Caution disproportionnée : comment la contester ?
Caution disproportionnée : comment la contester dans le cadre d'un prêt bancaire ou d'un financement professionnel ?
Il n'est pas rare que la banque exige une caution personnelle de la part du dirigeant ou d'un proche du débiteur.
Cependant, il arrive que cet engagement soit jugé excessif par rapport aux capacités financières de la personne caution. On parle alors de caution disproportionnée, une situation que la loi et la jurisprudence encadrent de plus en plus strictement, notamment via le droit bancaire et l'article 2300 du Code civil.
Selon les cas, l'intervention d'un avocat en caution bancaire peut s'avérer décisive pour défendre vos intérêts contre la banque.
Je maîtrise la jurisprudence relative au cautionnement disproportionné et peux vous aider à contester un engagement de caution manifestement disproportionné.
Qu'est-ce qu'une caution disproportionnée ?
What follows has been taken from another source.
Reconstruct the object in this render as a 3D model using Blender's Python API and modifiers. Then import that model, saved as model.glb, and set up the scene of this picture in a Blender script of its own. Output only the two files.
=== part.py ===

Une caution disproportionnée est un engagement de garantie dont le montant est excessif par rapport aux revenus, au patrimoine ou aux charges de la personne physique qui s'est portée caution lors de la signature de l'acte de cautionnement.
Ce type de situation est fréquent lorsque la banque ne vérifie pas correctement la solvabilité du garant ou abuse de la position de ce dernier. Généralement, le créancier professionnel a un devoir de vérification.
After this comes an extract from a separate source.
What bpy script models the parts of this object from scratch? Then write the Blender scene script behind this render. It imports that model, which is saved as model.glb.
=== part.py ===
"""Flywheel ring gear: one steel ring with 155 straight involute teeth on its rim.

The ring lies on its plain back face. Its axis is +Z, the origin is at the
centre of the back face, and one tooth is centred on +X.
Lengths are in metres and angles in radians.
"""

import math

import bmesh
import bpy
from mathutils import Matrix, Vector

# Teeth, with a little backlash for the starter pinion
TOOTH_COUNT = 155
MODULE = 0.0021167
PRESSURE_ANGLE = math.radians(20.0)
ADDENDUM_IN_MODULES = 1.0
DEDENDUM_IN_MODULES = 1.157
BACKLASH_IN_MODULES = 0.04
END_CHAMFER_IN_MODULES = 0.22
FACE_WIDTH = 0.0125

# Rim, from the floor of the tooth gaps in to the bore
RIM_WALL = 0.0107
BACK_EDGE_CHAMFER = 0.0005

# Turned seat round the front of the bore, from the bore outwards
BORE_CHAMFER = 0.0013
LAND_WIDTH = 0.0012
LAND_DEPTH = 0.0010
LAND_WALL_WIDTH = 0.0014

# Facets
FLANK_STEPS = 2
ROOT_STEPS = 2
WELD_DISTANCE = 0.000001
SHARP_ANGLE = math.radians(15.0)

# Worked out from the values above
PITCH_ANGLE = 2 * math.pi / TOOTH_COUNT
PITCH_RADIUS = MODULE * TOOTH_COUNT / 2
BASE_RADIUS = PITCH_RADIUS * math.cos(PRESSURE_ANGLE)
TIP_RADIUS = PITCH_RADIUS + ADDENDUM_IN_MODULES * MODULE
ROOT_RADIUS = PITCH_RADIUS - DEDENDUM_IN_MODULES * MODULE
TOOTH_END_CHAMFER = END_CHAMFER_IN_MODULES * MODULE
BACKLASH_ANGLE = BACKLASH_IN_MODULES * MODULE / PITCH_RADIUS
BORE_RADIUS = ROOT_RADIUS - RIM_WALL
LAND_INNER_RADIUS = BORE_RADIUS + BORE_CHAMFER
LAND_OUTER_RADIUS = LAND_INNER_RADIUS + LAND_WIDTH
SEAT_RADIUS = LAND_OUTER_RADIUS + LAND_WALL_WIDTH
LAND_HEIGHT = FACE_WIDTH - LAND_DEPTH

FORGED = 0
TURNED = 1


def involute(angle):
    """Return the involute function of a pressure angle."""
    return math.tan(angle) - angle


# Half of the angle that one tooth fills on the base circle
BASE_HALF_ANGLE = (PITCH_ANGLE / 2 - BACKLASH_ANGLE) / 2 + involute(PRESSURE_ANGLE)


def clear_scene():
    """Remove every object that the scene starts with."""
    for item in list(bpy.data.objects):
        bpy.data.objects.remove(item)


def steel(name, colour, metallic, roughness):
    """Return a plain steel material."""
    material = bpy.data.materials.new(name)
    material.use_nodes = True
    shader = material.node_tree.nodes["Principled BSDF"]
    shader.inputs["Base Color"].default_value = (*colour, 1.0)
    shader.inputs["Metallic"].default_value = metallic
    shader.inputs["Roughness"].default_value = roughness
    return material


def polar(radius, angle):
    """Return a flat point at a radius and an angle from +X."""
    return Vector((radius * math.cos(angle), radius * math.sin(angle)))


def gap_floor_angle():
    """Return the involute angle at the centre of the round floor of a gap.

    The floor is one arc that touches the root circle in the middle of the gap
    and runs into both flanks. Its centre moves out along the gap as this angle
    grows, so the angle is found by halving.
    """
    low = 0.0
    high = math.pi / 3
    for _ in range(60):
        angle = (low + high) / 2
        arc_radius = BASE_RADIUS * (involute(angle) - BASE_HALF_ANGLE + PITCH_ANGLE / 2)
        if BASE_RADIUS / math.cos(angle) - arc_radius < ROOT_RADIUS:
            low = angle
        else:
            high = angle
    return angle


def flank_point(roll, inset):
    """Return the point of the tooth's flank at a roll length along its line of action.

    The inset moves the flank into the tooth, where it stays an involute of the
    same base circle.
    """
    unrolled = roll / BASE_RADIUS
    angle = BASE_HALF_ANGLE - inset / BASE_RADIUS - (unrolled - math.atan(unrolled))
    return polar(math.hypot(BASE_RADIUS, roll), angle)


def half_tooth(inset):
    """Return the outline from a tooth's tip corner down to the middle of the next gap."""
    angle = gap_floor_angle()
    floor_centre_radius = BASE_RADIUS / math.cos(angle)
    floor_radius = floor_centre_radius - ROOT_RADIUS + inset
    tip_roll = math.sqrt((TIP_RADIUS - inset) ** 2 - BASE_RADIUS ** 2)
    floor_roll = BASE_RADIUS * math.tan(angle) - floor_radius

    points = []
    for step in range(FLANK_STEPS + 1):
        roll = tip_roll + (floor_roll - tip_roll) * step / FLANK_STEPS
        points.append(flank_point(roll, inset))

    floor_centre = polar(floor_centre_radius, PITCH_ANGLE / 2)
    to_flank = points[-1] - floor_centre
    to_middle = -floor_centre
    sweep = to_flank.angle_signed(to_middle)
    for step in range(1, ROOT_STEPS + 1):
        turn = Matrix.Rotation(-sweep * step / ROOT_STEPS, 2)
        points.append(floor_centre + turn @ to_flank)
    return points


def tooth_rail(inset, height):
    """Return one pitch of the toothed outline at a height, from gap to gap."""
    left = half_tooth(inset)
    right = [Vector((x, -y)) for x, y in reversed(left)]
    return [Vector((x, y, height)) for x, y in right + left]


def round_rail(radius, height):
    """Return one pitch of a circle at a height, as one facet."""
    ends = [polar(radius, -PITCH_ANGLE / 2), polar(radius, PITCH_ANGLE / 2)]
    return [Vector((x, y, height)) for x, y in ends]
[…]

Selon l'article 2300 du Code civil, si l'engagement de caution était, lors de sa conclusion, disproportionné, il peut être réduit par le juge ou même annulé dans certains cas.
Pour apprécier la proportionnalité, il faut considérer le montant de l'engagement de la caution, en principal et accessoires, d'une part, et ses revenus et son patrimoine, d'autre part. Il faut que la disproportion apparaisse a posteriori comme évidente. Par exemple, lorsque le montant du prêt dépasse manifestement les capacités de remboursement du débiteur et de la caution.
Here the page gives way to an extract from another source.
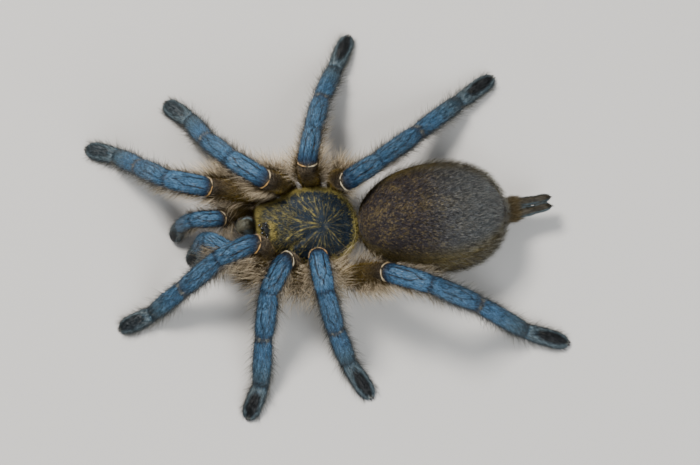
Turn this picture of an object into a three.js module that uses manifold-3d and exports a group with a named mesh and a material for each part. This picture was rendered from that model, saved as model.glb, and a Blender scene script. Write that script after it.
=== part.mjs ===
// A tarantula at life size: an adult female baboon spider with steel-blue legs and a golden-brown body,
// standing at ease on a flat floor. Millimetres, +Z up. The head points along -Y and the spider's right
// side is on -X. The model is worked out round the fovea, the pit in the middle of the carapace, and is
// moved at the end so that the origin lies under the middle of the whole animal, at floor level.
import * as THREE from 'three';
import { mergeVertices } from 'three/addons/utils/BufferGeometryUtils.js';
import Module from 'manifold-3d';

const wasm = await Module();
wasm.setup();

// ---------------------------------------------------------------- driving dimensions

const GAP = 0.3;                 // parting between pieces that meet
const SEAM = 0.1;                // how far two pieces that are joined into one run into each other
const SOCKET = 0.05;             // clearance round each eye
const LIMB_SIDES = 9;            // facets round a leg
const BODY_SIDES = 22;           // facets round the abdomen and carapace

// Heights are above the floor; front and rear are distances from the fovea along the midline.
// The head and carapace lean a little to the left, so that the right rim is raised, and lie off the midline.
const CARAPACE = { front: 12.1, rear: 5.85, halfWidth: 7.4, rim: 7.1, top: 10.8, headTop: 11.6, belly: 6.8 };
const HEAD = { halfWidth: { right: 5.1, left: 4.45 }, browDrop: 3.0 };
const LEAN = 8;
const ASIDE = -0.7;
const LEFT_NARROWER = 0.95;         // the raised left legs press on that side
const TUBERCLE = { middle: -10.7, halfLength: 1.35, halfWidth: 1.65, rise: 0.75 };
const STERNUM = { middle: -3.6, halfLength: 6.2, halfWidth: 2.5, low: 2.6, high: 5.2 };
const WAIST = { from: [0, 3.0, 4.1], to: [-0.1, 6.2, 4.7], radius: 0.95 };
const CHELICERA = { root: -12.6, length: 3.6, width: 3.9, height: 5.4, middle: 7.2, droop: 20, shift: 0.4 };
const FANG = { root: -15.3, out: 2.2, height: 2.9, length: 4.2, radius: 0.5, tip: 0.26, curl: 1.1 };
const SPINNERET = { base: 33.3, spread: 1.15, side: -0.5, height: 4.7, length: 8.7, radius: 1.05, turn: 5 };

// The abdomen's nose tips down by nose, and its underside sinks by settle so that it lies on the floor.
const ABDOMEN = {
  centre: 19.5, side: 0.2, turn: 2,
  length: 27.6, width: 20.8, height: 17.4, blunt: 2.3,
  belly: 0.48, nose: 1, settle: 0.35,
};

// One row for each pair of limbs, front to back. The hip and the root of the coxa are given as distance
// ahead of the fovea, distance out from the midline, and height. The lengths are femur, patella, tibia,
// metatarsus and tarsus; a palp has no metatarsus. girth scales every width.
const PAIRS = {
  palp: { root: [10.5, 3.3, 3.7], hip: [12.9, 6.9, 4.1], lengths: [8.0, 5.7, 6.0, 4.7], girth: 0.82 },
  leg1: { root: [7.8, 3.6, 4.0], hip: [9.3, 8.2, 4.6], lengths: [13.5, 8.0, 10.4, 9.0, 6.5], girth: 1 },
  leg2: { root: [4.9, 3.7, 4.0], hip: [5.3, 8.9, 4.6], lengths: [11.5, 8.1, 9.2, 9.2, 6.5], girth: 1 },
  leg3: { root: [1.8, 3.7, 4.0], hip: [1.3, 8.9, 4.5], lengths: [10.0, 8.3, 9.2, 8.7, 7.8], girth: 0.98 },
  leg4: { root: [-1.3, 3.4, 4], hip: [-2.7, 8.4, 4.6], lengths: [12.5, 8.9, 11.9, 12.4, 8.3], girth: 0.98 },
};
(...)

Conditions de contestation du cautionnement disproportionné
Seules les personnes physiques sont protégées par cette règle, et seuls les banques y sont soumises. Le droit protège ainsi la caution personne physique contre un engagement manifestement disproportionné.
La disproportion s'apprécie au regard de l'endettement global de la caution, y compris celui résultant d'autres engagements de caution antérieurs. Le créancier doit, en pratique, vérifier la situation financière du garant et s'assurer que la dette garantie reste proportionnée.
Lorsqu'il y a pluralité de cautions, le caractère disproportionné s'apprécie individuellement pour chaque caution. Lorsque deux personnes se sont portées cautions solidaires et qu'elles peuvent donc se voir réclamer chacune le paiement intégral de la dette, la proportionnalité de leur engagement est appréciée au regard des revenus de chacune d'elles.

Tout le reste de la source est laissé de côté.